Like the servo motors that drive the many overhead gantry robots on the Varioline, the servos on the flighted conveyor are from SEW and the drives are from B&R, while the PLC is from Rockwell. Another supplier of automation technology playing a big role in the Varioline system is Festo, whose pneumatic valves, actuators, and vacuum technology is represented in abundance.

Another improvement in the Pro Series is that bottle infeed is now a smooth, continuous motion rather than intermittent. A drawback to most intermittent-motion infeeds is that as back pressure builds, bottle handling can be compromised.

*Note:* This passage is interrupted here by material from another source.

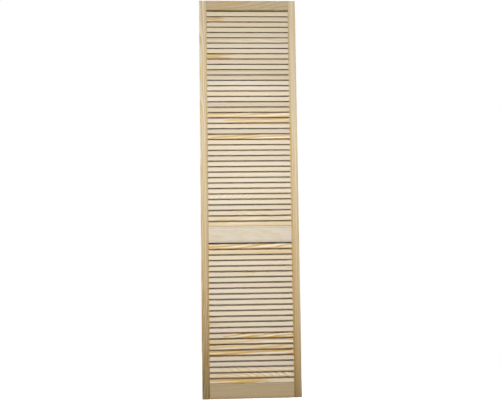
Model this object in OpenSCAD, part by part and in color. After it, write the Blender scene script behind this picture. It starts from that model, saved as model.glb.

What hasn’t changed in the Varioline is the feature that made it such a standout machine when it first appeared, namely its versatility. As was mentioned earlier, 3 Floyds will soon be multipacking cans on this machine. And already the machine is being used for the following:

• 12-oz bottles in two six-count paperboard carriers or four six-count paperboard carriers per case

• 12-oz bottles in four-count paperboard carriers that are case packed three carriers or six carriers per case

• 22-oz bottles separated by paperboard dividers in 12-count cases

The Varioline will also handle wraparound cases, though 3 Floyds doesn’t produce any currently.

One key to all of this versatility are the quick-change heads that can be easily removed from the end of an overhead gantry robot and mounted on a wheeled rack so that the quick-change head for the next container format can be mounted on the robot. Also helpful is that the magazines that hold paperboard carriers and corrugated cases are modular. To go from a 12- to a 24-bottle case, a forklift is used to lift the entire magazine module out of the Varioline and put the new one in place.

Things should get even more interesting at 3 Floyds once the canning equipment—also from Krones—enters the picture. “We’ll have to add some conveyor connections, and we also plan to automate palletizing,” says Boggess.

Also on the drawing board are a new kegging line, an expanded brew house, and a brand new distillery for whiskey and gin. Ambitious? Maybe so. But what else can be expected from a brewery whose motto has always been “It’s not normal.”